Anxiety, Mood Swings and Sleepless Nights: Life Near a Bitcoin Mine

On a sweltering July evening, the din from thousands of computers mining for Bitcoins pierced the night. Nearby, Matt Brown, a member of the Arkansas legislature, monitored the noise alongside a local magistrate.

As the two men investigated complaints about the operation, Mr. Brown said, a security guard for the mine loaded rounds into an AR-15-style assault rifle that had been stored in a car.

“He wanted to make sure that we knew he had his gun — that we knew it was loaded,” Mr. Brown, a Republican, said in an interview.

The Bitcoin outfit here, 45 minutes north of Little Rock, is one of three sites in Arkansas owned by a network of companies embroiled in tense disputes with residents, who say the noise generated by computers performing trillions of calculations per second ruins lives, lowers property values and drives away wildlife.

Scores of the operations have popped up in recent years across the United States.

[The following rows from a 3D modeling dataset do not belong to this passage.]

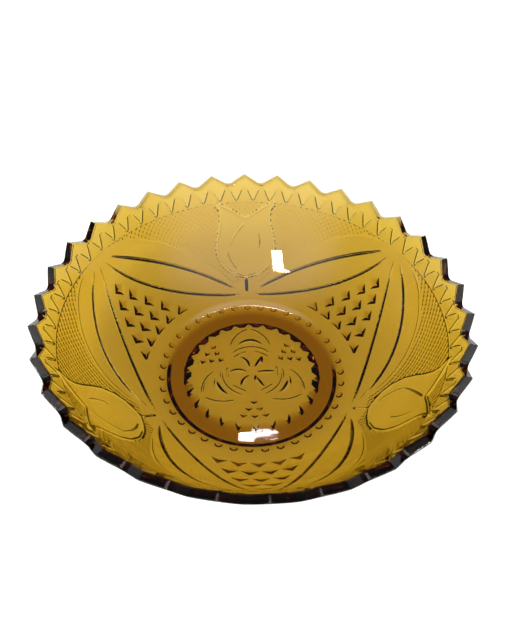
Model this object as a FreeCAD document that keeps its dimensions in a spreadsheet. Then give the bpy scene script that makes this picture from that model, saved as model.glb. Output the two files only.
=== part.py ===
"""Pressed-glass candy dish: an open bowl, one piece of moulded amber glass.

Millimetres. +Z is up, the origin is on the axis in the plane that the foot ring rests on, and the
first tulip panel points along +Y. The bowl is plain inside. All of its pattern is on the outside:
saw teeth and zigzag facets at the rim, six curved leaves that join into a star, three tulips, three
patches of diamond points, a ring of beads round the foot, and a trefoil medallion under the floor.
"""
import FreeCAD, Part
import math
import os

import Sketcher

V = FreeCAD.Vector
doc = FreeCAD.newDocument("candy_dish")

SIZES = {
    "rim_radius": 100.0,        # tooth tips
    "flare_angle": 63.0,        # slope of the upper wall
    "curve_radius": 78.0,       # outside of the curved lower wall
    "curve_reach": 20.2,        # axis to the centre of that curve
    "curve_height": 76.4,       # rest plane to the centre of that curve
    "curve_start": 18.5,        # angle on that curve where the wall leaves the foot
    "wall": 4.2,
    "floor_under": 3.4,         # underside of the floor, above the rest plane
    "floor_top": 7.6,
    "floor_blend": 25.0,        # inside radius between floor and wall
    "foot_inner": 31.5,         # where the floor's underside turns down into the foot
    "foot_flat_inner": 36.0,
    "foot_flat_outer": 42.4,
    "tooth_count": 33,
    "tooth_depth": 4.6,
    "tooth_valley": 5.0,        # radius at the bottom of each notch
    "bead_count": 39,
    "bead_radius": 1.5,
    "bead_ring": 47.4,
    "flute_count": 26,
    "flute_width": 4.6,
    "flute_reach": 35.2,        # radius at the outer point of each flute
    "flute_depth": 0.2,         # how far a flute is cut above the floor's underside
    "groove_depth": 0.7,
    "point_height": 0.8,        # how far the diamond points and beads stand proud
    "zigzag_count": 60,
    "zigzag_low": 93.0,         # radius at the points of the zigzag triangles
    "zigzag_high": 96.3,        # radius at their bases
    "relief_reach": 70.0,       # height of the upright prisms that carry the outlines
}

sheet = doc.addObject("Spreadsheet::Sheet", "sizes")
for row, (word, value) in enumerate(SIZES.items(), start=1):
    sheet.set(f"A{row}", word)
    sheet.set(f"B{row}", str(value))
    sheet.setAlias(f"B{row}", word)
doc.recompute()


SECTORS = (90, 210, 330)        # azimuths of the tulip panels
HALF_SECTOR = 60                # from a tulip's axis to the diamond patch beside it


def rad(degrees):
    return math.radians(degrees)


def polar(radius, azimuth):
    """A point in plan, with the azimuth in degrees from +X."""
    return V(radius * math.cos(rad(azimuth)), radius * math.sin(rad(azimuth)), 0)


def wall_radius(along):
    """Plan radius of the outer face at a length along its slope from the foot."""
    curve_length = SIZES["curve_radius"] * rad(SIZES["flare_angle"] - SIZES["curve_start"])
    if along <= curve_length:
        angle = SIZES["curve_start"] + math.degrees(along / SIZES["curve_radius"])
        return SIZES["curve_reach"] + SIZES["curve_radius"] * math.sin(rad(angle))
    end = SIZES["curve_reach"] + SIZES["curve_radius"] * math.sin(rad(SIZES["flare_angle"]))
    return end + (along - curve_length) * math.cos(rad(SIZES["flare_angle"]))


# ---- the shared section, in the plane of radius and height ----

def on_curve(radius, angle):
    """A point of a circle round the wall curve's centre; angle 0 points straight down."""
    return V(
        SIZES["curve_reach"] + radius * math.sin(rad(angle)),
        SIZES["curve_height"] - radius * math.cos(rad(angle)),
        0,
    )


def up_flare(point, height):
    """The point where the straight upper wall from here reaches a height."""
    rise = height - point.y
    return V(point.x + rise / math.tan(rad(SIZES["flare_angle"])), height, 0)


outer_break = on_curve(SIZES["curve_radius"], SIZES["flare_angle"])
RIM_HEIGHT = outer_break.y + (SIZES["rim_radius"] - outer_break.x) * math.tan(rad(SIZES["flare_angle"]))


def nearest_ends(sketch, here, there):
    """Which end of one edge and which end of another lie closest together."""
    pairs = [(first, second) for first in (1, 2) for second in (1, 2)]
    gaps = [
        sketch.getPoint(here, first).distanceToPoint(sketch.getPoint(there, second))
        for first, second in pairs
    ]
    return pairs[gaps.index(min(gaps))]


def close_sketch(sketch, pieces):
    """Add the pieces to a sketch and join each to the next, the last to the first."""
    numbers = [sketch.addGeometry(piece, False) for piece in pieces]
    for here, there in zip(numbers, numbers[1:] + numbers[:1]):
        first, second = nearest_ends(sketch, here, there)
        sketch.addConstraint(Sketcher.Constraint("Coincident", here, first, there, second))
    return numbers


def arc_through(start, middle, end):
    return Part.Arc(start, middle, end)


def line(start, end):
    return Part.LineSegment(start, end)


def origin_plane(body, role):
    return next(item for item in body.Origin.OriginFeatures if item.Role == role)


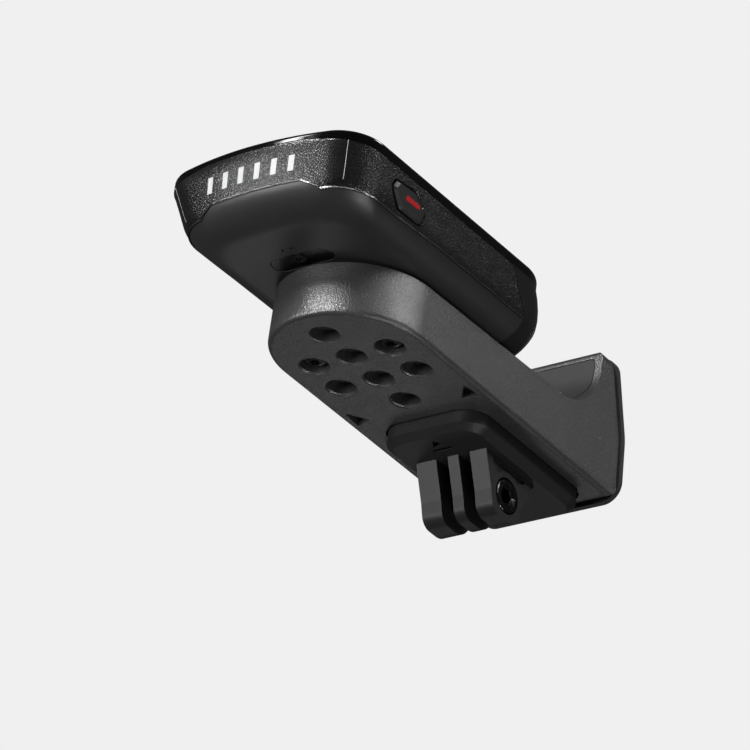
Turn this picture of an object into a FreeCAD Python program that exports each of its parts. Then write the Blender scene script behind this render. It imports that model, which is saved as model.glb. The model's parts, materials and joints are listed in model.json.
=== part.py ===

When a mining computer lands on numbers that Bitcoin’s algorithm accepts, the payout is currently worth about a quarter-million dollars. The more computers an operation has, the better chance of earning the payout.

The industry is often criticized for its vast energy use — often a boon for the fossil-fuel industry — and noise is a common complaint. Though some elected officials like Mr. Brown and other Bitcoin operators in Arkansas have voiced support for the beleaguered residents, a new state law has given the companies a significant leg up.